Playbill.com: When did you first become aware of Stephen Sondheim's work?
Billy Porter: I was about 14, in Pittsburgh. I had just been introduced to the theatre through an after-school program. I became obsessed with the theatre during that time. I would go to the Carnegie Library in Pittsburgh and I would take out ten albums a week and listen to all sorts of shows, to educate myself on the form. I became really friendly with the librarian there, and one day when I came to check out my albums she said, "Oh, you only need one album today." And he handed me Sunday in the Park With George. It had just come out. That was really the first time heard about Sondheim.

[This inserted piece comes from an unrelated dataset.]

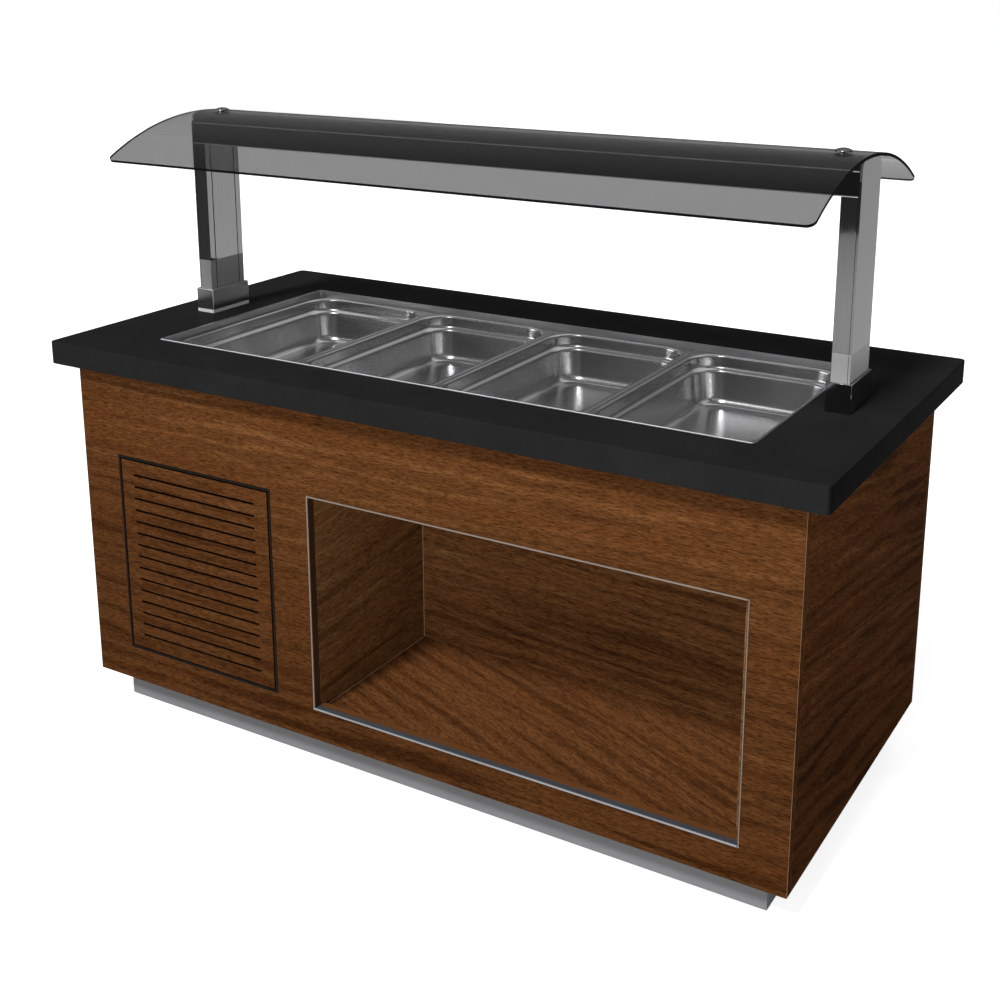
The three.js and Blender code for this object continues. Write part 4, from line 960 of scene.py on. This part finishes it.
def dress_guard():
    # Painted reflection: dark lines on the posts' corner chamfers.
    corner = brushed("post_corner_painted_reflection", (0.09, 0.09, 0.091), 0.2, UPWARD)
    # Painted reflection: the left post is tinted lighter than the right, and their foot bands differ too.
    for side, tint, foot in (("left", 0.41, 0.22), ("right", 0.265, 0.42)):
        steel = polished(f"polished_post_{side}", (tint, tint, tint * 1.005), foot, POST_FOOT_REFLECTION_TOP[side])
        for part in ("post", "post_strip", "side_plate"):
            dress(f"{part}_{side}", steel, chamfer=POST_CHAMFER, edge=corner)
    plain = brushed("polished_collar", (0.36, 0.36, 0.363), 0.07, UPWARD)
    dress("post_collar_right", plain, chamfer=0.8 * MM)
    # Painted highlight: a light band round the foot of the left collar.
    banded = polished("banded_collar", (0.38, 0.38, 0.382), 0.60, COLLAR_HIGHLIGHT_TOP, 0.2)
    # Painted highlight: light chamfers round the left collar's edges.
    collar_edge_highlight = satin("collar_edge_highlight", (0.62, 0.62, 0.623), 0.3, 0.3)
    dress("post_collar_left", banded, chamfer=0.7 * MM, edge=collar_edge_highlight)
    dress("lamp_beam", painted("beam_black", (0.009, 0.009, 0.0094), 0.5, 0.01, 0.02 * MM))
    opal = moulded("opal_diffuser", (0.80, 0.80, 0.78), 0.4, 300.0, 0.02 * MM)
    dress("lamp_diffuser", opal, smooth=False, chamfer=1.0 * MM)


def dress_machinery():
    dress("unit_tray", painted("unit_black", (0.02, 0.02, 0.021), 0.5), smooth=False, chamfer=0.8 * MM)
    dress("condenser_coil", speckled_metal("coil_aluminium", (0.55, 0.55, 0.56), 0.4))
    dress("fan_shroud", speckled_metal("shroud_zinc", (0.45, 0.46, 0.47), 0.45))
    dress("fan_motor", painted("motor_black", (0.018, 0.018, 0.018), 0.4))
    dress("fan_blades", moulded("fan_plastic", (0.030, 0.030, 0.032), 0.45))
    dress("compressor", painted("compressor_black", (0.012, 0.012, 0.012), 0.28, 0.5))
    box = moulded("control_grey", (0.30, 0.31, 0.32), 0.55)
    dress("control_box", box, smooth=False, chamfer=1.5 * MM)
    knob = moulded("control_black", (0.02, 0.02, 0.022), 0.35)
    dress("thermostat_dial", knob)
    dress("power_rocker", knob, chamfer=0.4 * MM)


def make_pieces():
    make_pans(brushed("pressed_steel", (0.50, 0.50, 0.503), 0.20, RIGHTWARD, 0.03, 0.05, 420.0, 0.03))
    make_glass(smoked_glass(), glass_edge())
    make_knobs(brushed("knob_chrome", (0.13, 0.13, 0.132), 0.12))
    # Painted highlights: the beam's bright lines and the well's lip.
    make_beam_strips(satin("painted_highlight_trim", (0.55, 0.55, 0.56), 0.4, 0.2))
    make_well_lip(satin("lip_painted_highlight", (0.80, 0.80, 0.805), 0.35, 0.2))
    make_sealant(moulded("sealant", (0.40, 0.27, 0.18), 0.5))


# ---------- Studio ----------

AMBIENT = 0.24
FLOOR_WHITE = 0.62
FLOOR_LIFT = 0.80
FLOOR_LIFT_IN_GLASS = 0.45
FLOOR_SPAN = 24
FLOOR_FRONT_EDGE = 5.0  # from the middle of the bar to the floor's nearest edge
FLOOR_TURN = math.radians(42.9)
# Glossy surroundings by height: pale below, dark flags round the horizon and a soft ceiling.
GLOSSY_SKY = [(0.0, 0.10), (0.46, 0.06), (0.5, 0.04), (0.60, 0.11), (0.70, 0.18), (0.84, 0.62), (1.0, 1.0)]
# Soft boxes that polished steel shows: towards, cosine at the rim, cosine where full, strength.
SOFT_BOXES = [
    ((-1.2, -5.65, 6.9), 0.955, 0.975, 5.0),
    ((-0.84, -0.49, 0.24), 0.93, 0.97, 2.2),
]
KEY_PLACE = (-0.6, -5.65, 6.9)
KEY_POWER = 2.75
KEY_SPREAD = math.radians(9)
LAMP_TARGET = Vector((0, 0, 0.5))
# Soft lamps: place, size and power.
SOFT_LAMPS = {
    "fill": ((1.6, -5.0, 1.7), (2.0, 1.6), 85),
    "back": ((-2.2, 5.0, 2.0), (2.4, 1.8), 70),
}


def make_world():
    """White to the camera and through glass, graded surroundings for polished metal, and a dim even light."""
    world = bpy.data.worlds.new("studio")
    world.use_nodes = True
    bpy.context.scene.world = world
    g = Graph(world.node_tree)
    path = g.node("ShaderNodeLightPath").outputs
    direction = g.node("ShaderNodeTexCoord").outputs["Generated"]
    surround = g.ramp(g.rescaled(g.axis(direction, "Z"), -1.0, 1.0), GLOSSY_SKY)
    for toward, rim, full, strength in SOFT_BOXES:
        pair = {0: direction, 1: Vector(toward).normalized()}
        facing = g.node("ShaderNodeVectorMath", pair, operation="DOT_PRODUCT").outputs["Value"]
        surround = g.mix(1.0, surround, g.rescaled(facing, rim, full, strength), "ADD")
    even = g.background(grey(1.0), AMBIENT)
    lit = g.mix_shaders(path["Is Glossy Ray"], even, g.background(surround, 1.0))
    seen = g.math("MAXIMUM", path["Is Camera Ray"], path["Is Transmission Ray"])
    sky = g.mix_shaders(seen, lit, g.background(grey(1.0), 1.0))
    g.node("ShaderNodeOutputWorld", {"Surface": sky})


def make_floor():
    """A pale sheet whose nearest edge crosses in front of the guests' left side."""
    away = FLOOR_SPAN / 2 - FLOOR_FRONT_EDGE
    place = (away * math.cos(FLOOR_TURN), away * math.sin(FLOOR_TURN), 0)
    bpy.ops.mesh.primitive_plane_add(size=FLOOR_SPAN, location=place, rotation=(0, 0, FLOOR_TURN))
    floor = bpy.context.object
    floor.name = "studio_floor"
    made, g = empty_material("studio_floor")
    matt = g.node("ShaderNodeBsdfDiffuse", {"Color": grey(FLOOR_WHITE)}).outputs["BSDF"]
    path = g.node("ShaderNodeLightPath").outputs
    in_glass = g.math("MULTIPLY", path["Is Transmission Ray"], FLOOR_LIFT_IN_GLASS)
    seen = g.math("MULTIPLY_ADD", path["Is Camera Ray"], FLOOR_LIFT, in_glass)
    lift = g.node("ShaderNodeEmission", {"Strength": seen}).outputs["Emission"]
    g.surface(g.node("ShaderNodeAddShader", {0: matt, 1: lift}).outputs["Shader"])
    floor.data.materials.append(made)


def make_key_light():
    """A lamp far away, so that the floor is lit evenly."""
    data = bpy.data.lights.new("key", "SUN")
    data.energy = KEY_POWER
    data.angle = KEY_SPREAD
    light = bpy.data.objects.new("key", data)
    light.rotation_euler = Vector(KEY_PLACE).to_track_quat("Z", "Y").to_euler()
    light.location = KEY_PLACE
    bpy.context.scene.collection.objects.link(light)


def make_soft_lamp(name, place, size, power):
    """A soft lamp that lights without showing in polished metal or glass."""
    data = bpy.data.lights.new(name, "AREA")
    data.shape = "RECTANGLE"
    data.size, data.size_y = size
    data.energy = power
    light = bpy.data.objects.new(name, data)
    direction = LAMP_TARGET - Vector(place)
    light.rotation_euler = direction.to_track_quat("-Z", "Y").to_euler()
    light.location = place
    light.visible_glossy = False
    light.visible_transmission = False
    bpy.context.scene.collection.objects.link(light)


def make_studio():
    make_world()
    make_floor()
    make_key_light()
    for name, (place, size, power) in SOFT_LAMPS.items():
        make_soft_lamp(name, place, size, power)
    bpy.context.scene.view_settings.view_transform = "Standard"


make_camera()
make_studio()
dress_cabinet()
dress_top()
dress_chassis()
dress_guard()
dress_machinery()
make_pieces()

I listened to it and was just mesmerized. And then [the song] "Sunday" came on and it just went through me. It just felt so spiritual to me. That was the moment that I realized that when art is pure, it transcends all the boundaries and limitations that we humans can put on it. It spoke to me as a little black kid in the ghettos of Pittsburgh who really didn't know anything about the kind of music. I was moved the way I was in church.

Playbill.com: Have you had the opportunity to appear in a Sondheim show in your career?
BP: No. That's why I created this one. That was the impetus. It wasn't until I got older that I realized that African-American actors and Sondheim material aren't generally synonymous. I tried and tried and tried. I got really close to getting into Into the Woods. It didn't work out for various reasons. And that's when I thought, "What if I do something else?" And this idea came about. The only idea I had when I went to [Sondheim] is I wanted to do a revue of his music with an African-American cast and rearrange the music to embrace the African-American musical idioms.

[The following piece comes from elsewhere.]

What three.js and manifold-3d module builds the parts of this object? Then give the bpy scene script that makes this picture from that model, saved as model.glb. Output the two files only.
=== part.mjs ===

Playbill.com: Did you do a workshop for Sondheim at some point?
BP: Yes. I got the idea of using Shakespeare. I put together a script, wrote it out. I sent it to him. We had a meeting. He liked the idea. Steve gave us the approval to go to New York Stage & Film last summer. We workshopped it for ten days. He loved it and gave us the approval to do the Westport Country Playhouse this summer.

Playbill.com: How many songs are in it?
BP: Full songs, about 30, taken from pretty much every show, except for Pacific Overtures. We've rearranged them all to be in many different African-American idioms, from jazz to R&B to soul to hip-hop to gospel. It runs the gamut. Playbill.com: Give me an example. For instance, which songs are getting the jazz treatment?
BP: "Pretty Women" has a very Take Six jazz element to it. We do an arrangement of "What Can You Lose?" and "Not a Day Goes By" that has a very Afro-Cuban flair to it. It's cracked wide open, new interpretations of everything, pretty much.

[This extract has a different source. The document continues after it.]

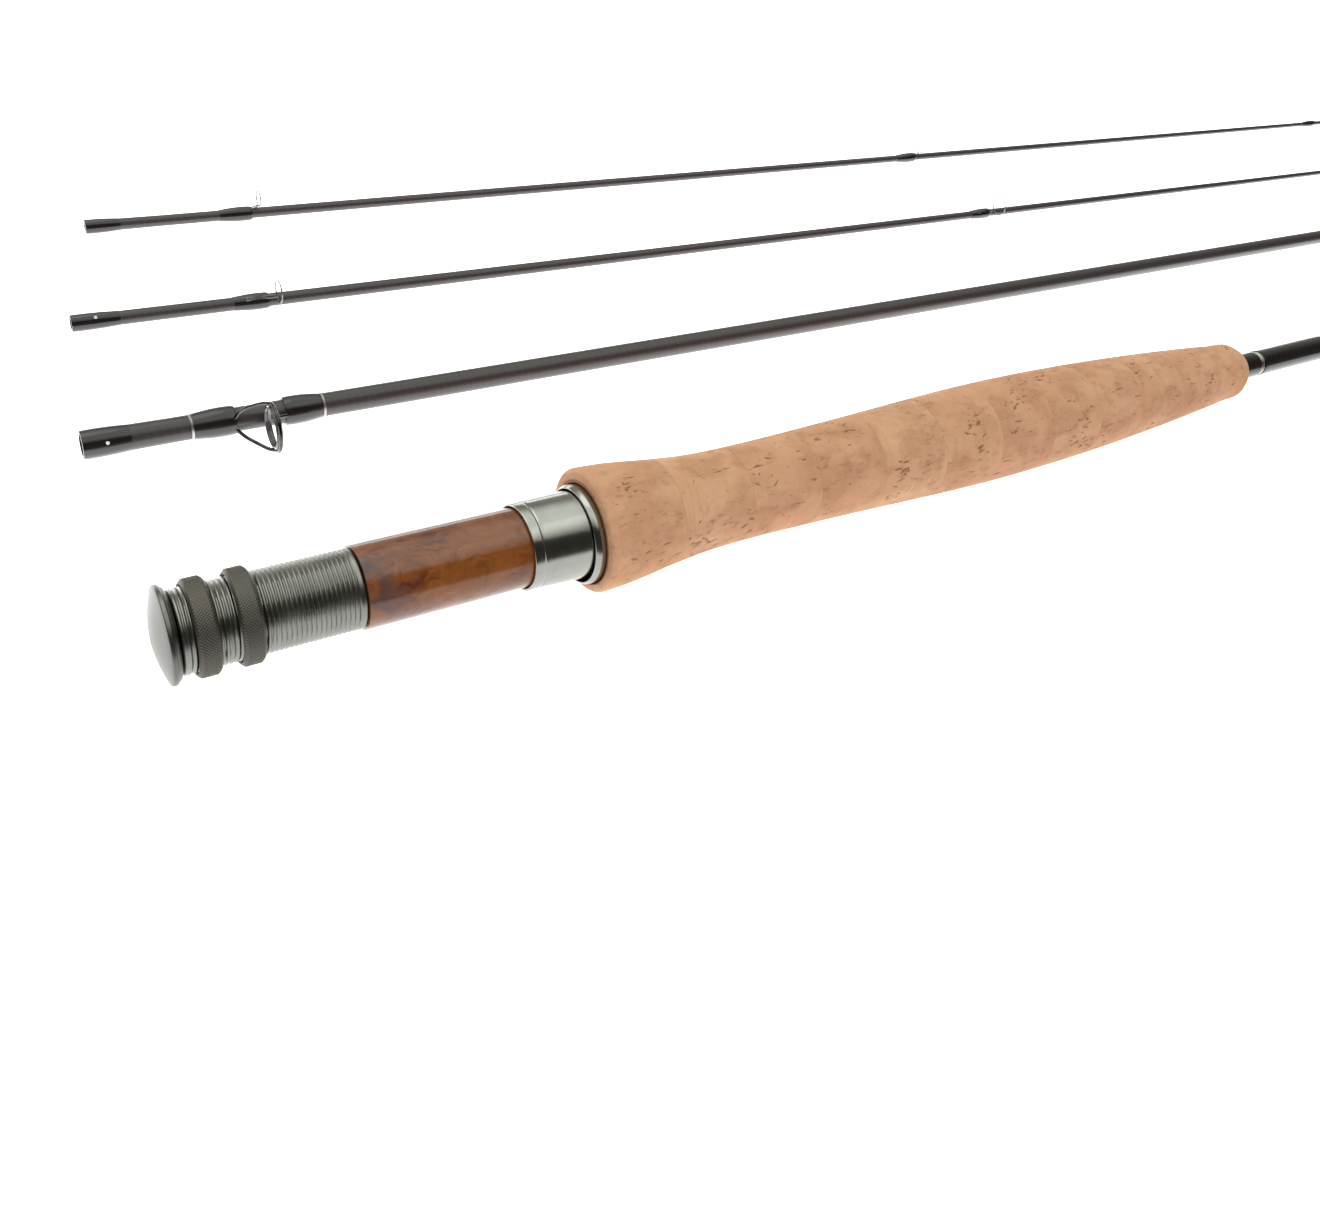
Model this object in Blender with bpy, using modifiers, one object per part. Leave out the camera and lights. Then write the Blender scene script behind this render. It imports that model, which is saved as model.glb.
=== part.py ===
"""Four-piece fly rod, taken apart and laid down: the handle section and three upper sections side by side.

Units are metres, +Z is up and every section runs along +X, butt end first. The handle section rests on its
cork grip and the upper sections on their ferrule windings. The reel foot seats on the underside, at -Z.
"""

import math

import bmesh
import bpy
from mathutils import Vector

# ---- driving sizes, in metres ----
SECTION_LENGTH = 0.686          # mouth or cap to shoulder; four of them make a rod of 2.74 m
SPIGOT_LENGTH = 0.040           # how far a ferrule spigot stands out of its section
SPIGOT_DEPTH = 0.030            # how far it is glued into the blank behind it
BLANK_WALL = 0.00045
FIT_GAP = 0.0003                # between pieces that are seated or glued on each other
WINDING_GAP = 0.0001            # between a thread winding and what it is wound on
ROUND = 28                      # facets of the seat and the grip
SLIM_ROUND = 16                 # facets of blanks, windings and other thin pieces

# reel seat
CAP_RADIUS = 0.01015
CAP_DOME = 0.0022
CAP_FLAT_RADIUS = 0.0030
CAP_RIM = 0.0018
CAP_PLUG_LENGTH = 0.0065
BARREL_START = 0.0043
BARREL_END = 0.0406
BARREL_RADIUS = 0.00875
SEAT_BORE = 0.0056
RING_RADIUS = 0.0101
RING_WIDTH = 0.0045
RING_CHAMFER = 0.0007
REAR_RING_START = 0.0069
FRONT_RING_START = 0.0153
INSERT_RADIUS = 0.00925
INSERT_TENON_RADIUS = 0.0076
HOOD_START = 0.0783
HOOD_LIP_END = 0.0810
HOOD_END = 0.0932
HOOD_LIP_RADIUS = 0.0102
HOOD_NECK_RADIUS = 0.0104
HOOD_MOUTH_RADIUS = 0.0109
HOOD_MOUTH_DROP = 0.0006        # how far the mouth's centre sits below the axis, for the reel foot
HOOD_WALL = 0.0005
CUP_START = 0.0937
CUP_FLOOR = 0.0040              # floor of the fixed hood, at its far end
CUP_DEPTH = 0.0080
CUP_RADIUS = 0.0116
CUP_DROP = 0.0008
CUP_BORE = 0.0109
CUP_BORE_DROP = 0.0011
CUP_CHAMFER = 0.0004
ARBOR_STARTS = (0.0140, 0.0600)
ARBOR_LENGTH = 0.0240

# cork grip
GRIP_START = 0.0953
GRIP_END = 0.3450
CORK_RINGS = 12
CORK_GAP = 0.00015              # glue line between two rings
GRIP_EDGE = 0.0005
GRIP_NOSE = 0.0045
FLARE_RADIUS = 0.0150
WAIST_RADIUS = 0.0118
SWELL_RADIUS = 0.0140
FRONT_RADIUS = 0.0084
GRIP_SHAPE = (                  # share of the grip's length, radius
    (0.00, FLARE_RADIUS),
    (0.02, 0.0148),
    (0.062, 0.0134),
    (0.133, WAIST_RADIUS),
    (0.26, 0.0121),
    (0.50, SWELL_RADIUS),
    (0.65, 0.0137),
    (0.80, 0.0121),
    (0.92, 0.0101),
    (1.00, FRONT_RADIUS),
)

# windings of the handle section
CHECK_LENGTH = 0.0024
CHECK_RADIUS = 0.0047
TRIM_WIDTH = 0.0006
TRIM_GAP = 0.0004
TRIM_HEIGHT = 0.0002            # how far a metal trim band stands above the blank's surface
KEEPER_WINDING = 0.0085
LONG_WINDING = 0.0390
WINDING_HEIGHT = 0.00028        # thread and varnish above the surface they cover

# blanks: outer radius at the rear end, at the front shoulder, and of the spigot
BUTT_BLANK = {"start": 0.0120, "rear": 0.0043, "front": 0.0036, "spigot": 0.0025}
SECTION_2 = {"start": 0.0000, "y": 0.0700, "rear": 0.00310, "front": 0.00280, "spigot": 0.00140}
SECTION_3 = {"start": 0.0065, "y": 0.1183, "rear": 0.00178, "front": 0.00095, "spigot": 0.0007}
SECTION_4 = {"start": 0.0183, "y": 0.1627, "rear": 0.00164, "front": 0.00095, "spigot": 0.0}
SWELL_LENGTH = 0.0450           # how far the thicker wall of a ferrule mouth reaches
SWELL_HEIGHT = {"section_2": 0.00012, "section_3": 0.00015, "section_4": 0.00008}
SOCKET_GAP = 0.00008
FERRULE_WINDING = {"section_2": 0.0107, "section_3": 0.0119, "section_4": 0.0094}
DOT_RADIUS = 0.0008
DOT_HEIGHT = 0.00016
DOT_ROLL = {"section_2": math.radians(55), "section_3": math.radians(30)}

# stripping guide on section 2
STRIP_STATION = 0.0420
STRIP_ROLL = math.radians(68)
STRIP_RING = 0.00605
STRIP_CENTRE = STRIP_RING + 0.00375     # ring centre above the blank's axis
STRIP_WIRE = 0.0005
STRIP_INSERT_INNER = 0.0047
STRIP_INSERT_WIDTH = 0.0016
STRIP_FOOT = 0.00042            # foot thickness
STRIP_FOOT_WIDTH = 0.0016
STRIP_WINDING_RADIUS = 0.00380
STRIP_REAR = (-0.0171, -0.0069) # rear winding, from and to, about the guide's station
STRIP_FRONT = (0.0050, 0.0145)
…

Playbill.com: Now, you're not actually in it this time around.
BP: No. I've conceived it. I did the musical arrangements with my partner James Sampliner and Michael McElroy. And I'm directing it.

Playbill.com: But wasn't the initial idea that you wanted to sing Sondheim's songs on stage? And you're not singing any of them!
BP: (Laughs a long time) What's more interesting to me at this point in my life is I have created a project where it's not just about me. It's about a large issue and larger group of people. I can go into this show at any time. There are three roles in this show that I could play at the drop of a hat. I wanted to step out of it so that the vision could be clear. And, I have to tell you: I was in it last summer at New York Stage and Film and I found that when I sat down to do the rewrites, when I took myself out of it, the show got better. When I stepped out of it and made the characters I played be 15 years my junior, suddenly it cracked open a whole new journey that is so much better than what it was when I was in it.

Playbill.com: I assume the hope is to bring the show to New York. If you had your dream, would it be Broadway, commercial Off-Broadway, a nonprofit production — ?
BP: Broadway! Broad-way!! I don't aspire to the middle. I aspire to the tip-tip-top of it all.